Hello and welcome to the Monash DeepNeuron project walkthrough! You've gone through our training program and now a deep learning challenge to push your skills to the next level! What better way is there to familiarise yourself with working on a project than doing projects?
This documents the start of your project journey, and is broken down into four stages:
- Choosing a Project
- Getting Started
- Development/Creation
- Showcase
At every stage, we will provide you with plenty of resources and support. Although there are no explicit instructions/requirements here (this whole process is quite flexible), this page will provide a general map of how you could go about your project. Working on this project should be a fun and enjoyable start for everyone here at Monash DeepNeuron!
MNist, ImageNet and other staple datasets provided a fine starting point to introduce the concepts and practical details on deep learning. Here though we'll push you one large step further. You will find a dataset of your own, and attempt to go about using the previous techniques you've been taught (along with any you research) to try and solve this problem. To aid everyone out with this challenging task we provide you with two resources:
- Description of various common types of deep learning projects
- Description of data sources, with an emphasis on their realistic applicability
We also provide a few "default" options for those who rather pick from a small number of basic examples. No matter your project choice, we highly recommend working together in small teams during for your project!
Although in our training program we have only shown examples of image classification, there are a large number of tasks which deep learning can help with.
The recommendation for new beginners (i.e. first-ever DL project) is to stick with classification, labelling or regression problems. For people with the previous experience, we suggest attempting a slightly more challenging project (like text classification, or 2d image segmentation). Projects which involve generation (i.e. using generative adversarial networks) are only recommended for those with some prior relevant training or experience.
- Classification/Labelling/Regression - Most basic type of task where you categorise something based on its class or value
- Segmentation - Next step up from classification, now though we want to find precisely where something is present
- Object Detection - Identifying what is present
- Generation - Getting a model to recreate something (like faces)
- Classification - Categorise text based on its class or value (like classifying the mood/sentiment behind a tweet)
- Generation - Getting a model to recreate text (there are a broad range of subcategories here)
- Playing video games - Get an agent to play a game (like OpenAI's cartpole or pong)
There are a very large number of current and passed deep learning competitions, and you don't need to compete to get the data! The most popular one is Kaggle, which has a very wide range of open-source data source. Often competitions also provide extra reference implementations of the winner's finalised code.
Disclaimer: Kaggle and other competitive projects are often shunned because of their heavy abstraction (i.e. the data has been modified to remain) and a large focus on raw performance (often accuracy of F1 scores), instead of usefulness
Just like you use Google to answer your questions, several search engines exist which can list out relevant datasets. The best example is Google's (although others like Visual Data exist).
Feel free to either base your project of one of the recommended datasets below. Otherwise, find one yourself!

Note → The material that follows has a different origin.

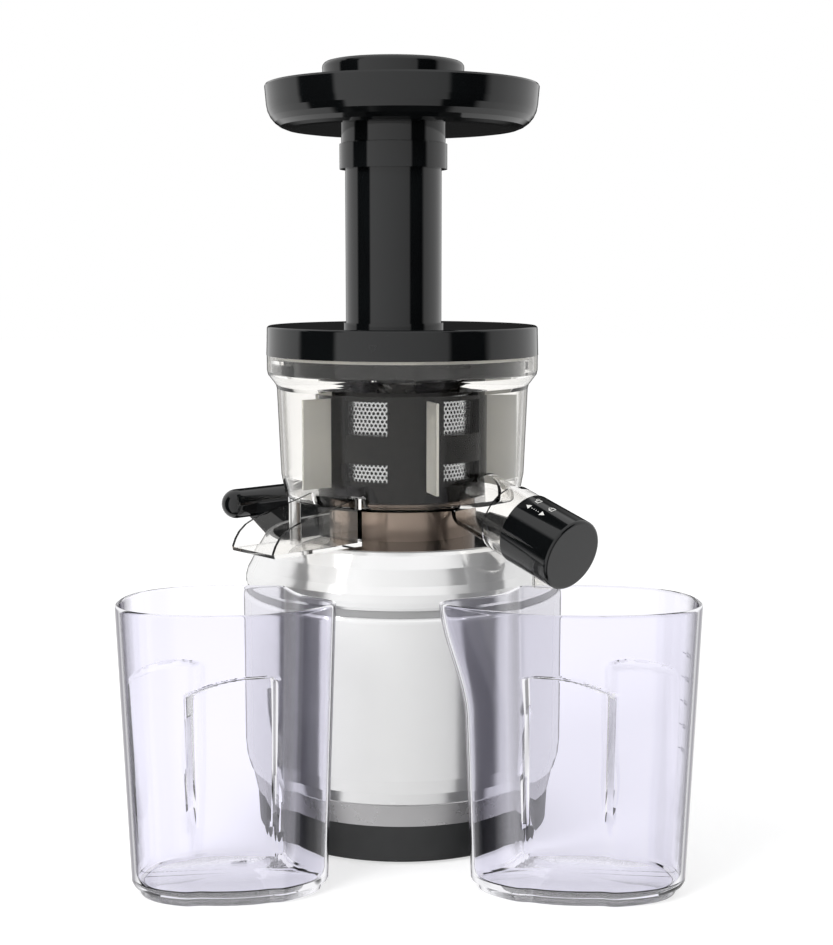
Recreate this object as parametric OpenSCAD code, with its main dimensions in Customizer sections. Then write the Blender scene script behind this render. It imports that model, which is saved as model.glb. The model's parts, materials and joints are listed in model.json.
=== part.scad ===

Here are a few interesting ones we've found (from a variety of sources):
- Correctly/incorrectly worn masks
- Lego minifigures
- Tagged products
- Direction faces are gazing
- Labelled images of galaxies
- Cultural heritage photos
- Fish image with species labels
- Snake images with species labels
- Material images
- Book covers with genre
- Food
Before starting on any project you need to do a few things:
- Background research - has anyone explained how to go about a similar project?
- Consider the use-case - where/how could the project be useful (in theory, makes for an intriguing project)
In general, before we start on a project it is a good idea to get a rough gauge on the techniques other people have successfully used. This informs us of what we are capable off and so what we can aim to do.
The steps you require for a data science project vary a lot. That being said, it is still important to think to break any project down into several smaller (achievable) steps.
Here are a few basic ones:
- Create or join a Git repository - used to track your project's progress
- Load data - use PyTorch/PyTorch Lightning
- Get basic model working - use PyTorch/PyTorch Lightning
- Connect to Weights and Biases - gives a visual overview on how your model is doing
- Run tests/experiments - test out what techniques/models work (basic -> advanced)
Once we create an amazing machine learning model it is important to consider your progress and where you can use it along with the results themselves. This is perhaps the most enjoyable stage, as we've finished with the grunt work (a.k.a. research and development) and can move onto reflecting on how we've gone, what worked and what we can do going forwards. This is the perfect opportunity to let your Git repository shine, as you can create a nice introductory page for any onlookers (maybe other MDN members?) interested in what you have done. Think of it as a page describing to the past you:
- What the overarching goal was/why it is important
- The process of creating the model
- Graphs and visuals showing the results
- Description of what has been achieved
- Advice for future research/application
If you want to go even further feel free to create a website/app for it.